The Supreme Court’s pending decision in Learning Resources, Inc. v. Trump will determine whether President Trump exceeded his authority when imposing broad tariffs in 2025. A ruling against the administration would represent the courts saying the president can’t use emergency powers this way.
But even a clear Supreme Court victory for those challenging the tariffs won’t automatically lead to Congress reclaiming the tariff authority the Constitution grants it. That would require political will that’s difficult to mobilize in an era of deep polarization, narrow majorities, and strong partisan incentives to preserve executive flexibility for one’s own party while criticizing its abuse by the other side.
Congress could pass the Trade Review Act. It could rewrite the laws that give the president this power. The constitutional case for such measures is strong, and precedent shows Congress can sometimes successfully reassert delegated powers.

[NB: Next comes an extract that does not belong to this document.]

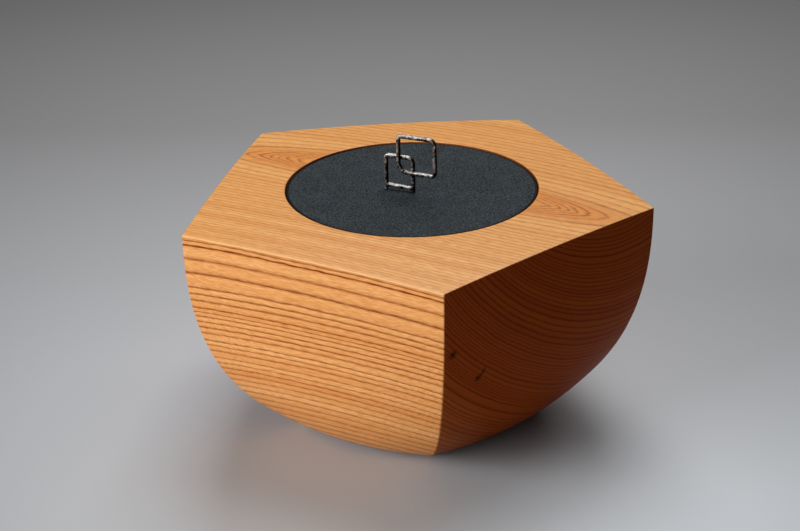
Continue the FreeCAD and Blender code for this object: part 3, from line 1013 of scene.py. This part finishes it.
VIEW_AZIMUTH = math.radians(30.0035)    # round from the front, towards the right
VIEW_ELEVATION = math.radians(24.4224)
VIEW_ROLL = math.radians(-0.9825)
VIEW_DISTANCE = 991.9 * MM
VIEW_AIM = (45.73 * MM, -94.78 * MM, RIM_HEIGHT)
VIEW_LENS = 81.945                      # mm, on this sensor
VIEW_SENSOR = 36

FLOOR_HALF = 6.0                        # half its width, in metres as all below
FLOOR_NEAR = -0.6                       # along the view, from the jar's axis
FLOOR_FAR = 1.8
FLOOR_PAINTED_FALLOFF = (                        # distance along the view and the colour there, with painted light falling off away from the camera
    (FLOOR_NEAR, "DEE1E5"),
    (-0.15, "CBCFD3"),
    (0.2, "A6A7AA"),
    (0.5, "828283"),
    (0.89, "676768"),
    (FLOOR_FAR, "505051"),
)
FAN_TIP = 1.0                           # painted light: the paper is lightest in a fan that opens from
FAN_BLUR = 0.2                          # this far in front of the jar, blurred there,
FAN_TURN = math.radians(3.0)            # leans to the left, and has its middle
FAN_ASIDE = 0.025                       # this far to the right of the jar
FAN_WIDTH = 0.1                         # square of its half width to its length
FAN_SHADE = 0.32                        # beside it, the paper is darker by this share,
FAN_BEGINS = (-1.1, -0.16)              # from none to all between these distances
FLOOR_LIT = 1.5                         # the lamps light the paper out to here
FLOOR_MERGED = 3.0                      # from here it is one with the backdrop
BACKDROP = "66676A"
FILL = 0.03                             # light from all round

SOFTBOXES = (         # name, azimuth, elevation, distance, width and height, and watts
    ("front_left_softbox", -32, 21, 2.4, 1.4, 1.3, 43),
    ("low_front_softbox", -20, 5, 2.4, 1.4, 0.8, 19),
    ("overhead_softbox", -160, 68, 2.2, 1.3, 1.3, 22),
    ("back_softbox", -155, 50, 2.4, 1.4, 1.0, 20),
    ("right_back_softbox", 165, 40, 2.4, 1.0, 1.2, 9),
)


def bearing(azimuth, elevation):
    """Unit vector away from the jar: azimuth turns from the front to the right."""
    level = math.cos(elevation)
    return Vector((
        math.sin(azimuth) * level, -math.cos(azimuth) * level, math.sin(elevation)
    ))


def studio_camera():
    """The camera, from its bearing and distance round the point that it aims at."""
    back = bearing(VIEW_AZIMUTH, VIEW_ELEVATION)
    right = Vector((0, 0, 1)).cross(back).normalized()
    up = back.cross(right)
    rolled_right = right * math.cos(VIEW_ROLL) + up * math.sin(VIEW_ROLL)
    rolled_up = up * math.cos(VIEW_ROLL) - right * math.sin(VIEW_ROLL)
    axes = Matrix((rolled_right, rolled_up, back)).transposed()
    camera = bpy.data.objects.new("studio_camera", bpy.data.cameras.new("studio_camera"))
    bpy.context.scene.collection.objects.link(camera)
    camera.matrix_world = Matrix.LocRotScale(
        Vector(VIEW_AIM) + back * VIEW_DISTANCE, axes.to_quaternion(), None
    )
    camera.data.sensor_width = VIEW_SENSOR
    camera.data.lens = VIEW_LENS
    camera.data.clip_start = 0.05
    camera.data.clip_end = 50
    bpy.context.scene.camera = camera


def soft_light(name, azimuth, elevation, distance, width, height, power):
    """A rectangular softbox at this bearing and distance, aimed at the jar."""
    back = bearing(math.radians(azimuth), math.radians(elevation))
    lamp = bpy.data.lights.new(name, "AREA")
    lamp.shape = "RECTANGLE"
    lamp.size = width
    lamp.size_y = height
    lamp.energy = power
    box = bpy.data.objects.new(name, lamp)
    bpy.context.scene.collection.objects.link(box)
    box.location = Vector((0, 0, RIM_HEIGHT / 2)) + back * distance
    box.rotation_euler = back.to_track_quat("Z", "Y").to_euler()


def seen_directly(tree):
    """1 for rays from the camera and through or off a gloss, 0 for rays that carry light."""
    path = add(tree, "LightPath").outputs
    seen = {0: path["Is Camera Ray"], 1: path["Is Glossy Ray"]}
    seen = add(tree, "Math", seen, operation="MAXIMUM").outputs[0]
    seen = {0: seen, 1: path["Is Transmission Ray"]}
    return add(tree, "Math", seen, operation="MAXIMUM").outputs[0]


def painted_light_fan(tree, place, depth):
    """Painted light on the paper: 1 in the fan's middle, 1 - FAN_SHADE beside the fan.

    With a the distance aside from the fan's middle and b the depth from its tip, the
    paper darkens evenly with a^2 / (b^2 + blur^2), until that reaches FAN_WIDTH.
    """
    turn = VIEW_AZIMUTH + FAN_TURN
    aside = {0: place, 1: (math.cos(turn), math.sin(turn), 0)}
    aside = add(tree, "VectorMath", aside, operation="DOT_PRODUCT").outputs["Value"]
    aside = add(tree, "Math", {0: aside, 1: FAN_ASIDE}, operation="SUBTRACT").outputs[0]
    aside = add(tree, "Math", {0: aside, 1: aside}, operation="MULTIPLY").outputs[0]
    length = add(tree, "Math", {0: depth, 1: FAN_TIP}, operation="ADD").outputs[0]
    length = {0: length, 1: length, 2: FAN_BLUR**2}
    length = add(tree, "Math", length, operation="MULTIPLY_ADD").outputs[0]
    spread = add(tree, "Math", {0: aside, 1: length}, operation="DIVIDE").outputs[0]
    shade = {"Value": spread, "From Max": FAN_WIDTH, "To Max": FAN_SHADE}
    shade = add(tree, "MapRange", shade).outputs[0]
    begun = {"Value": depth, "From Min": FAN_BEGINS[0], "From Max": FAN_BEGINS[1]}
    begun = add(tree, "MapRange", begun, interpolation_type="SMOOTHSTEP").outputs[0]
    shade = add(tree, "Math", {0: shade, 1: begun}, operation="MULTIPLY").outputs[0]
    return add(tree, "Math", {0: 1.0, 1: shade}, operation="SUBTRACT").outputs[0]


def studio_floor():
    """A large floor of matt paper with painted light: pale near the camera, greyer far away
    and to the sides.
    """
    material, tree = new_material("matt_studio_paper")
    place = add(tree, "TexCoord").outputs["Object"]
    away = {0: place, 1: (-math.sin(VIEW_AZIMUTH), math.cos(VIEW_AZIMUTH), 0)}
    depth = add(tree, "VectorMath", away, operation="DOT_PRODUCT").outputs["Value"]
    share = {"Value": depth, "From Min": FLOOR_NEAR, "From Max": FLOOR_FAR}
    share = add(tree, "MapRange", share).outputs[0]
    paper = add(tree, "ValToRGB", {"Fac": share})
    span = FLOOR_FAR - FLOOR_NEAR
    shades = [((at - FLOOR_NEAR) / span, linear(shade)) for at, shade in FLOOR_PAINTED_FALLOFF]
    set_stops(paper.color_ramp, shades)
    colour = {0: paper.outputs[0], "Scale": painted_light_fan(tree, place, depth)}
    colour = add(tree, "VectorMath", colour, operation="SCALE").outputs[0]
    lit = {"Base Color": colour, "Roughness": 0.9, "Specular IOR Level": 0.2}
    lit = add(tree, "BsdfPrincipled", lit)
    out = add(tree, "VectorMath", {0: place}, operation="LENGTH").outputs["Value"]
    merge = {"Value": out, "From Min": FLOOR_LIT, "From Max": FLOOR_MERGED}
    merge = add(tree, "MapRange", merge, interpolation_type="SMOOTHSTEP").outputs[0]
    merge = {0: merge, 1: seen_directly(tree)}
    merge = add(tree, "Math", merge, operation="MULTIPLY").outputs[0]
    backdrop = add(tree, "Emission", {"Color": linear(BACKDROP)})
    both = {0: merge, 1: lit.outputs[0], 2: backdrop.outputs[0]}
    both = add(tree, "MixShader", both)
    add(tree, "OutputMaterial", {0: both.outputs[0]})

    mesh = bpy.data.meshes.new("studio_floor")
    half = FLOOR_HALF
    corners = [(-half, -half, 0), (half, -half, 0), (half, half, 0), (-half, half, 0)]
    mesh.from_pydata(corners, [], [(0, 1, 2, 3)])
    mesh.materials.append(material)
    floor = bpy.data.objects.new("studio_floor", mesh)
    bpy.context.scene.collection.objects.link(floor)


def studio_world():
    """Dim even light from all round; what the camera or a gloss sees of it is grey."""
    world = bpy.data.worlds.new("studio")
    bpy.context.scene.world = world
    world.use_nodes = True
    tree = world.node_tree
    shade = {0: seen_directly(tree), 6: (FILL, FILL, FILL, 1), 7: linear(BACKDROP)}
    shade = add(tree, "Mix", shade, data_type="RGBA").outputs[2]
    background = tree.nodes["Background"]
    tree.links.new(shade, background.inputs["Color"])
    background.inputs["Strength"].default_value = 1.0


# ---------------------------------------------------------------- the scene

def main():
    """The jar, its lid and knob, and the studio round them."""
    wood = zelkova()
    lacquer = stone_lacquer()
    silver = hammered_silver()
    draw = np.random.default_rng(HAMMER_SEED)
    mesh_piece("jar", [jar_skin()], wood, "jar", "vessel_body")
    mesh_piece("lid", [lid_skin()], lacquer, "lid", "lid_board")
    low = low_loop_skins(draw)
    mesh_piece("low_loop", low, silver, "lid", "knob_lower_ring")
    high = [high_loop_skin(draw)]
    mesh_piece("high_loop", high, silver, "lid", "knob_upper_ring")
    washers = [washer_skin(-LOW_WIDTH), washer_skin(0)]
    mesh_piece("washers", washers, silver, "lid", "knob_washers")

    bpy.context.scene.view_settings.view_transform = "Standard"
    studio_camera()
    studio_floor()
    studio_world()
    for softbox in SOFTBOXES:
        soft_light(*softbox)


main()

But Congress would need to want to take back this power. Until one party is willing to constrain executive power in a way that might benefit the opposing party, until both parties agree that congressional control of tariffs would serve the national interest better than executive discretion, Congress will likely continue to exercise tariff authority primarily through criticism of executive decisions rather than through direct legislative control.
The most probable outcome remains the status quo: a system in which Congress delegates authority to the executive, complains about how that authority is used, and lacks the political will to take back what the Constitution grants it.